Why This Matters Beyond the Kitchen

This isn’t just about better bread. It’s about rethinking how we relate to food. The rise of bread machines in the 1990s was part of a broader trend-outsourcing skills to appliances so we could save time. But we lost something in the process: the tactile knowledge that generations of bakers took for granted.

Gluten-free baking gives us a chance to reverse that trend. Because gluten-free dough demands more attention and responsiveness, it forces us to become active participants. You can’t just push a button and walk away. You have to watch, feel, and adjust. That’s not a flaw.
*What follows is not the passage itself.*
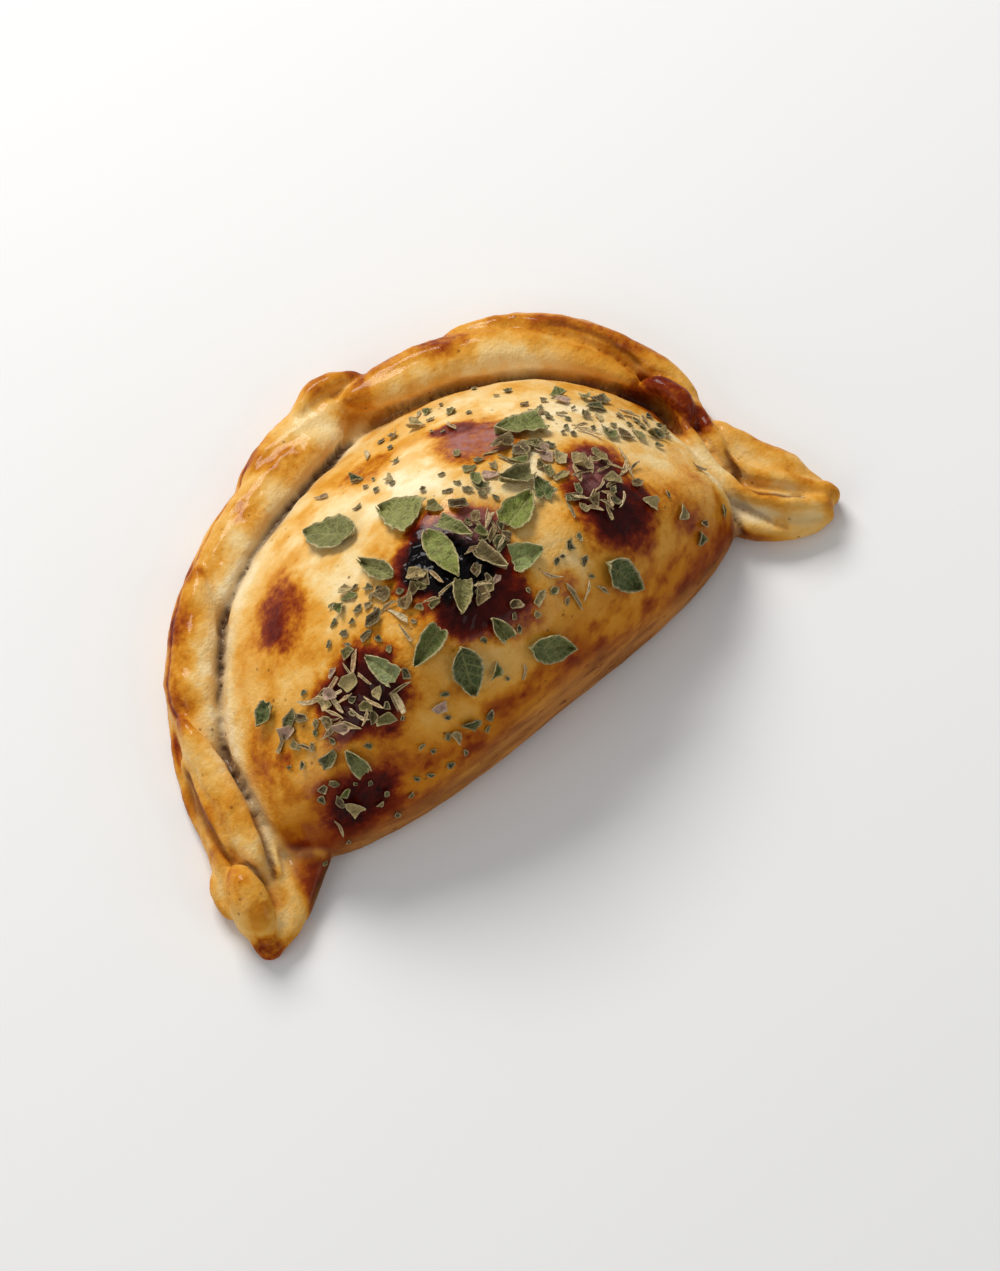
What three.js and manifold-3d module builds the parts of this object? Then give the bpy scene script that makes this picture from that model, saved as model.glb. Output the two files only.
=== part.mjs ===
// A baked empanada. A round of dough is folded over its filling, and the curved edge is sealed
// by a rim of overlapping hand-made folds that runs out into a twisted horn at each end.
// Dried oregano leaves lie on top, among small flakes of the same herb.
// Millimetres, +Z up. X runs from horn to horn, -Y is the folded side and +Y the rim.
import * as THREE from 'three';
import { mergeVertices } from 'three/addons/utils/BufferGeometryUtils.js';
import Module from 'manifold-3d';

const wasm = await Module();
wasm.setup();

// ---------- driving dimensions ----------

// Shapes are drawn from the middle of the line between the two horn tips, and this is how far
// the centre of the whole empanada lies from it.
const drawnCentre = new THREE.Vector2(1.17, 38.94);

// The filled body, seen from above, is two half superellipses that meet at the waist line.
const body = {
  waist: new THREE.Vector2(0.3, 20),
  halfLength: 54,
  waistToRim: 48.5, // the body's dough runs on under the rim's folds
  waistToFold: 18.4,
  rimPower: 2.2,
  foldPower: 2.8,
  slant: 0.14, // how far the rim side leans to +X for each mm of Y
  foldTilt: 0.031, // how far the folded side swings towards the rim for each mm of X
  apex: new THREE.Vector2(2.5, 22.5),
  height: 34,
  crown: 2,
  bottomPower: 6,
  swell: 0.45, // hand-rolled dough is never quite even
  swellLength: 21,
};

// How the body rises from its outline, on the folded side, at the two ends and at the rim. Its
// widest line lies at edgeHeight, and fullness is 0.5 for an ellipse and 1 for a parabola.
const bodyRise = {
  edgeHeight: [11, 3, 1.5],
  fullness: [0.5, 0.8, 1.05],
};

// The middle line of the rim, from the left horn's tip to the right one's.
const rimLine = [
  [-62.5, 0.5], [-58.8, 16], [-50.3, 38], [-32, 58.5], [-6, 69], [22, 69.3],
  [45, 57], [56.5, 38], [55.8, 18.5], [58.8, 9.4], [65, 3],
];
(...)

It’s an invitation to connect with what you’re making.

Quay Naturals was founded on the belief that food should connect people-farmers to families, ingredients to table. When you bake by hand, you become part of that connection. You notice the quality of the flour. You smell the yeast waking up. You feel the dough change under your fingers. No machine can give you that.

The Future of Gluten-Free Bread Is Handmade

I believe we’re at the beginning of a shift. The first wave of gluten-free products tried to mimic wheat bread perfectly. The next wave will celebrate what gluten-free ingredients can do on their own terms-light, tender, flavorful loaves that don’t pretend to be something else.

That means letting go of the bread machine. It means trusting your hands. It means accepting that the stickiest, most awkward dough might just become the most beautiful loaf you’ve ever made.

All you need are clean ingredients, a bowl, a warm kitchen, and your own two hands. That’s enough. The machine can stay in the cupboard. The bread is ready now.